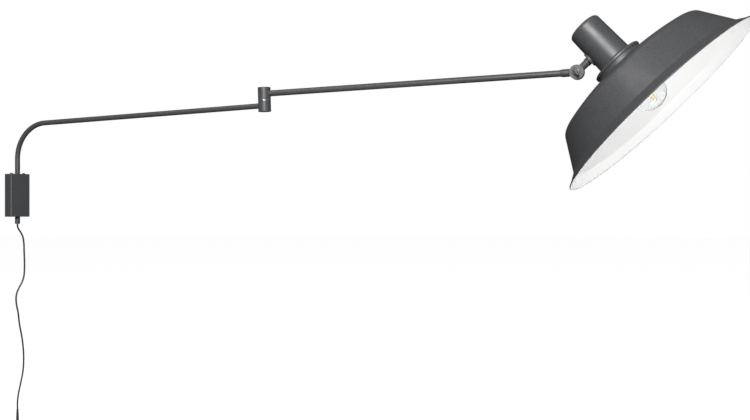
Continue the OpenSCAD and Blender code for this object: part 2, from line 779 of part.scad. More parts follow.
// Shade's outer line from the hole to the rim: flat crown, dome, shoulder, skirt, lip
function sphere_drop(r) = dome_r - sqrt(dome_r * dome_r - r * r);
function dome_y(r) = sphere_drop(collar_r) - sphere_drop(r);
shoulder = [shoulder_r, dome_y(shoulder_r)];
skirt = [skirt_r, -skirt_depth];
rim = [rim_r, -skirt_depth - lip_depth];
dome_end_r = shoulder_r - 12;
before_shoulder = [dome_end_r, dome_y(dome_end_r)];
shade_line = concat([[shade_hole_r, 0]],
    [for (i = [0 : 10]) let (r = collar_r + (dome_end_r - collar_r) * i / 10) [r, dome_y(r)]],
    rounded(before_shoulder, shoulder, skirt, shoulder_fillet, 8),
    rounded(shoulder, skirt, rim, lip_fillet, 5), [rim]);
// Rolled bead round the edge of the lip
rim_dir = unit(rim - skirt);
rim_a = atan2(rim_dir[1], rim_dir[0]);
rim_bead = rim + shade_t / 2 * [rim_dir[1], -rim_dir[0]] + rim_bead_r / sqrt(2) * rim_dir;
function inward(p, i) = let (t = tangent(p, i)) [t[1], -t[0]];
function offset_line(p, d) = [for (i = [0 : len(p) - 1]) p[i] + d * inward(p, i)];

module shade() {
    inner = offset_line(shade_line, shade_t);
    color(BLACK) at_lamp_axis() translate([0, 0, shade_top_z]) rotate_extrude()
        polygon(concat(shade_line, arc(rim_bead, rim_bead_r, rim_a + 135, rim_a - 135, 10),
            [for (i = [len(inner) - 1 : -1 : 0]) inner[i]]));
}

// Ring on the lampholder's thread that clamps the shade and the collar against the cap
module shade_ring() {
    color(BLACK) at_lamp_axis() translate([0, 0, shade_top_z - shade_t - shade_ring_h])
        ring(shade_ring_r, holder_r, shade_ring_h);
}

// ---------- lampholder and bulb ----------

module holder_body() {
    color(BLACK) at_lamp_axis() difference() {
        rotate_extrude() polygon([[0, holder_mouth_z], [holder_r, holder_mouth_z],
            [holder_r, holder_top_z - 18], [holder_neck_r, holder_top_z - 11],
            [holder_neck_r, holder_top_z - 5], [nipple_r + 3, holder_top_z], [0, holder_top_z]]);
        translate([0, 0, holder_mouth_z - 1])
            cylinder(r = shell_r + shell_t, h = base_top_z + contact_t - holder_mouth_z + 1);
        translate([0, 0, holder_top_z - nipple_grip]) cylinder(r = nipple_r, h = nipple_grip + 1);
        translate([0, 0, base_top_z]) cylinder(r = window_r, h = holder_top_z - base_top_z);
    }
}

module holder_nipple() {
    foot_z = holder_top_z - nipple_grip;
    color(STEEL) at_lamp_axis() {
        translate([0, 0, foot_z]) ring(nipple_r, nipple_bore_r, nipple_top_z - foot_z);
        translate([0, 0, strap_z + strap_t]) difference() {
            cylinder(r = nipple_nut_r, h = nipple_nut_h, $fn = 6);
            translate([0, 0, -1]) cylinder(r = nipple_r - 0.5, h = nipple_nut_h + 2);
        }
        translate([0, 0, holder_top_z]) ring(nipple_r + 2, nipple_r - 0.5, strap_z - holder_top_z);
    }
}

module holder_shell() {
    color(BRASS) at_lamp_axis() translate([0, 0, glass_top_z + air_gap])
        ring(shell_r + shell_t, shell_r, shell_len);
}

// Centre contact: a spring strip on the lampholder's floor
module holder_contact() {
    color(BRASS) at_lamp_axis() translate([-3, -9, base_top_z]) cube([6, 18, contact_t]);
}

// Screw base with rounded threads and a solder pip
module bulb_base() {
    root_r = base_r - base_crest;
    color(STEEL) at_lamp_axis() translate([0, 0, glass_top_z]) rotate_extrude() polygon(concat(
        [[0, 0], [root_r, 0], [root_r, 2]],
        [for (i = [0 : base_threads - 1]) for (k = [0 : 5])
            [base_r - base_crest / 2 * (1 + cos(60 * k)), 2.4 + base_pitch * (i + k / 6)]],
        [[root_r, 2.4 + base_pitch * base_threads], [root_r, base_len - 5], [6, base_len - 2],
         [4.5, base_len - 1.6], [3, base_len], [0, base_len]]));
}

function bezier(a, b, c, d, t) = a * pow(1 - t, 3) + b * 3 * t * pow(1 - t, 2) + c * 3 * t * t * (1 - t)
    + d * pow(t, 3);

// Bulb outline from the neck to the tip, shrunk by inset
function bulb_line(inset) =
    let (r = bulb_r - inset, neck = [neck_glass_r - inset, glass_top_z], low = neck - [0, 6],
         join = [r * cos(globe_join_a), globe_z + r * sin(globe_join_a)],
         back = [-sin(globe_join_a), cos(globe_join_a)])
    concat([neck], [for (i = [0 : 5]) bezier(low, low - [0, 10], join + 9 * back, join, i / 6)],
        arc([0, globe_z], r, globe_join_a, -90, 16));

module bulb_glass() {
    outer = bulb_line(0);
    inner = bulb_line(glass_t);
    color([0.9, 0.95, 1, 0.35]) at_lamp_axis() rotate_extrude()
        polygon(concat(outer, [for (i = [len(inner) - 1 : -1 : 0]) [max(inner[i][0], 0), inner[i][1]]]));
}

module bulb_stem() {
    flare_r = neck_glass_r - glass_t - 0.2;
    color([0.9, 0.95, 1, 0.5]) at_lamp_axis() rotate_extrude() polygon([[0, stem_end_z],
        [stem_rod_r, stem_end_z], [stem_rod_r, globe_z + 20], [2.5, globe_z + 24],
        [stem_r, glass_top_z - 8], [flare_r, glass_top_z - 2], [flare_r, glass_top_z], [0, glass_top_z]]);
}

// Light sticks that lean out from the foot of the stem's rod
module bulb_filaments() {
    color("#e8c34a") at_lamp_axis() for (i = [0 : filament_count - 1])
        rotate([0, 0, 45 + 360 * i / filament_count])
        translate([stem_rod_r + filament_r + fit_gap, 0, stem_end_z + 1]) rotate([0, filament_lean, 0])
        cylinder(r = filament_r, h = filament_l);
}

// Quarter or half bend of the cable in the YZ plane
module cable_bend(r_bend, from, turn) {
    rotate([90, 0, 90]) rotate([0, 0, from]) rotate_extrude(angle = turn) translate([r_bend, 0])
        circle(r = cable_r - fit_gap);
}

// Cable from the neck through the link, up beside the lampholder and down its nipple
module cable_head() {
    start_y = lamp_offset - knuckle_r - 1;
    over_r = cable_up_y / 2;
    over_z = nipple_top_z + 1;
    foot_z = base_top_z + contact_t;
    color(NYLON) at_lamp_axis() {
        translate([0, start_y, 0]) rotate([90, 0, 0])
            cylinder(r = cable_r, h = start_y - link_inner_y + seam_lap);
        translate([0, link_inner_y, cable_bend_r]) cable_bend(cable_bend_r, 180, 90);
        translate([0, cable_up_y, cable_bend_r - seam_lap])
            cylinder(r = cable_r, h = over_z - cable_bend_r + 2 * seam_lap);
        translate([0, over_r, over_z]) cable_bend(over_r, 0, 180);
        translate([0, 0, foot_z]) cylinder(r = cable_r, h = over_z - foot_z + seam_lap);
    }
}

// ---------- cord, switch and plug ----------

module cord_upper() {
    color(CABLE) translate([0, pipe_y, 0]) swept_tube(smooth(ROUTE_UPPER), cord_r, CORD_SIDES);
}

module cord_lower() {
    color(CABLE) translate([0, pipe_y, coil_z]) cylinder(r = cord_r, h = switch_z0 - coil_z);
}

// Coil in an upright plane, its side turn against the hanging cord
module cord_coil() {
    color(CABLE) translate([coil_x, pipe_y, coil_z]) rotate([90, 0, 0]) rotate_extrude()
        translate([coil_r, 0]) square([2 * coil_half_h, 2 * coil_half_w], center = true);
}

module cord_tail() {
    color(CABLE) translate([0, pipe_y, tail_z]) cylinder(r = cord_r, h = coil_z - tail_z);
}

module coil_tie() {
    inner_r = coil_r - coil_half_h;
    reach = coil_x - sqrt(inner_r * inner_r - tie_h * tie_h / 4) + cord_r + 2 * fit_gap;
    half_w = coil_half_w + fit_gap;
    color("#3a3a3c") translate([-cord_r - fit_gap, pipe_y, coil_z - tie_h / 2]) difference() {
        translate([-tie_t, -half_w - tie_t, 0]) cube([reach + 2 * tie_t, 2 * (half_w + tie_t), tie_h]);
        translate([0, -half_w, -1]) cube([reach, 2 * half_w, tie_h + 2]);
    }
}

module switch_body() {
    color(BLACK) translate([0, pipe_y, switch_z0]) difference() {
        union() {
            translate([-switch_w / 2, -switch_t / 2, switch_boot_l])
                cube([switch_w, switch_t, switch_l - 2 * switch_boot_l]);
            for (m = [0, 1]) translate([0, 0, m * switch_l]) mirror([0, 0, m])
                cylinder(r1 = 2.7, r2 = 5, h = switch_boot_l);
            translate([0, 0, switch_l]) cylinder(r1 = 2.7, r2 = cord_r + 0.4, h = relief_l);
        }
        translate([-rocker_w / 2 - air_gap, -switch_t / 2 - 1, (switch_l - rocker_l) / 2 - air_gap])
            cube([rocker_w + 2 * air_gap, 1 + rocker_slot, rocker_l + 2 * air_gap]);
        translate([0, rocker_pin_depth - switch_t / 2, switch_l / 2]) rotate([0, 90, 0])
            cylinder(r = rocker_pin_r + run_gap, h = rocker_pin_l + 2 * fit_gap, center = true);
    }
}

// Rocker on a cross pin, its two faces sloping away from the middle
module switch_rocker() {
    color(DARK) translate([0, pipe_y - switch_t / 2 + rocker_pin_depth, switch_z0 + switch_l / 2])
        rotate([rocker_tilt, 0, 0]) {
            rotate([0, 90, 0]) cylinder(r = rocker_pin_r, h = rocker_pin_l, center = true);
            translate([-rocker_w / 2, -rocker_pin_depth, 0]) rotate([90, 0, 90]) linear_extrude(rocker_w)
                polygon([[2.6, -rocker_l / 2 + 0.8], [-1.6, -rocker_l / 2 + 0.4], [-0.6, 0],
                    [-1.6, rocker_l / 2 - 0.4], [2.6, rocker_l / 2 - 0.8], [3, 0]]);
        }
}

module plug_body() {
    taper_z = 20;
    neck_z = plug_l - 8;
    color(BLACK) translate([0, pipe_y, tail_z - plug_l]) {
        translate([-plug_w / 2, -plug_t / 2, 0]) cube([plug_w, plug_t, taper_z]);
        hull() {
            translate([-plug_w / 2, -plug_t / 2, taper_z]) cube([plug_w, plug_t, 0.1]);
            translate([0, 0, neck_z]) cylinder(r = plug_neck_r, h = 0.1, $fn = 32);
        }
        translate([0, 0, neck_z]) cylinder(r1 = plug_neck_r, r2 = cord_r + 0.5, h = plug_l - neck_z);
    }
}

module plug_pins() {
    tip_h = 1;
    color(STEEL) for (s = [-1, 1])
        translate([s * plug_pin_spacing / 2, pipe_y, tail_z - plug_l - plug_pin_l]) {
            translate([0, 0, tip_h]) cylinder(r = plug_pin_r, h = plug_pin_l - tip_h);
            cylinder(r1 = plug_pin_r - 0.8, r2 = plug_pin_r, h = tip_h);
        }
}

wall_bracket();
box_cover();
end_plate_upper();
end_plate_lower();
swivel_bush_upper();
swivel_bush_lower();
end_plate_screws();
lower_arm_tube();
stop_collar();
stop_collar_screw();
cord_gland();
elbow_barrel_lower();
elbow_pivot();
elbow_washer();
cable_lower_arm();
elbow_barrel_upper();
elbow_spring_washer();
elbow_cap();
outer_arm_tube();
arm_ferrule();
knuckle_arm_half();
knuckle_bolt();
knuckle_washer();
cable_outer_arm();
wing_nut();
knuckle_lamp_half();
link_collar();
link_nipple();
link_rosette();
link_nut();
holder_bracket();
lamp_cap();
shade_collar();
shade();
shade_ring();
holder_body();
holder_nipple();
holder_shell();
holder_contact();
bulb_base();
bulb_glass();
bulb_stem();
bulb_filaments();
cable_head();
cord_upper();
cord_lower();
cord_coil();
cord_tail();
coil_tie();
switch_body();
switch_rocker();
plug_body();
plug_pins();
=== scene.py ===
"""Swing arm wall lamp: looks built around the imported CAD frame. Metres, +Z up, wall plane y = 0."""
import json
import math

import bmesh
import bpy
from mathutils import Matrix, Vector


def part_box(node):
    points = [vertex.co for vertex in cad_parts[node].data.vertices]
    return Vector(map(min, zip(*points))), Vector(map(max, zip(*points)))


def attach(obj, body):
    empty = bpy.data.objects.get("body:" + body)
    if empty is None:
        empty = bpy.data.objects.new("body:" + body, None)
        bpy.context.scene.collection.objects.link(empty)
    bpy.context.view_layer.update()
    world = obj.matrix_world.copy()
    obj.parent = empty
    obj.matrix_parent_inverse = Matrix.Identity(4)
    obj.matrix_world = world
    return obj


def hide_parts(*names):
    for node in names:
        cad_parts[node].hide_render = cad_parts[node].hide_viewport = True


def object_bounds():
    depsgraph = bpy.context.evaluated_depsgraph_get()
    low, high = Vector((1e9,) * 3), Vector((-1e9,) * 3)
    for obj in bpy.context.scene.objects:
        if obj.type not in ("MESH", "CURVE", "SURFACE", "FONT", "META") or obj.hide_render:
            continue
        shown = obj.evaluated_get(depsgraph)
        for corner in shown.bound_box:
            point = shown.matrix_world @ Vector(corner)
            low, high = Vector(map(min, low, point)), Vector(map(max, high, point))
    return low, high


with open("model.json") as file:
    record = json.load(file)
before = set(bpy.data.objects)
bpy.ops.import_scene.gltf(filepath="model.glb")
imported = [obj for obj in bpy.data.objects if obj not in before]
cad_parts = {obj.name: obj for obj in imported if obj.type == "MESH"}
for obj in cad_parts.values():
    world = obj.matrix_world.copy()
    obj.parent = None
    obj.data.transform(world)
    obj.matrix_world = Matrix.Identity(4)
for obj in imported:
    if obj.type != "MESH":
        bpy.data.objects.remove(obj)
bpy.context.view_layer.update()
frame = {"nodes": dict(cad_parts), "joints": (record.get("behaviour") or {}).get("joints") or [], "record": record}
scene = bpy.context.scene
nodes = frame["nodes"]
joints = {joint["name"]: joint for joint in frame["joints"]}
MM = 0.001

# Rest pose and lamp sizes, as in the part's source (degrees, millimetres)
SWIVEL_REST, ELBOW_REST, ARM_RISE, TILT_REST = 17.4, 6.0, 1.93, 41.2
LAMP_OFFSET = 54.0
SHADE_TOP_Z = -41.9
SHADE_HOLE_R, SHADE_T, COLLAR_R = 19.8, 1.0, 41.5
DOME_R, SHOULDER_R, SKIRT_R, RIM_R = 470.0, 132.2, 162.6, 180.4
SKIRT_DEPTH, LIP_DEPTH = 70.3, 12.1
SHOULDER_FILLET, LIP_FILLET, RIM_BEAD_R = 16.0, 7.0, 1.3
OUTER_TUBE_R, ELBOW_R = 5.0, 10.5
LOWER_BARREL_ABOVE, WASHER_T, UPPER_BARREL_H = 7.7, 1.3, 21.0
CORD_D = 3.0


# ---------- frames ----------

def turn(axis, degrees):
    return Matrix.Rotation(math.radians(degrees), 4, axis)


def shift(x, y, z):
    """Translation in millimetres."""
    return Matrix.Translation((x * MM, y * MM, z * MM))


def joint_place(name):
    return Matrix.Translation(joints[name]["pos_m"])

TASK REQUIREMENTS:
Take every line from the data that contains the word "nodes".

COMPLETED TASK:
frame = {"nodes": dict(cad_parts), "joints": (record.get("behaviour") or {}).get("joints") or [], "record": record}
nodes = frame["nodes"]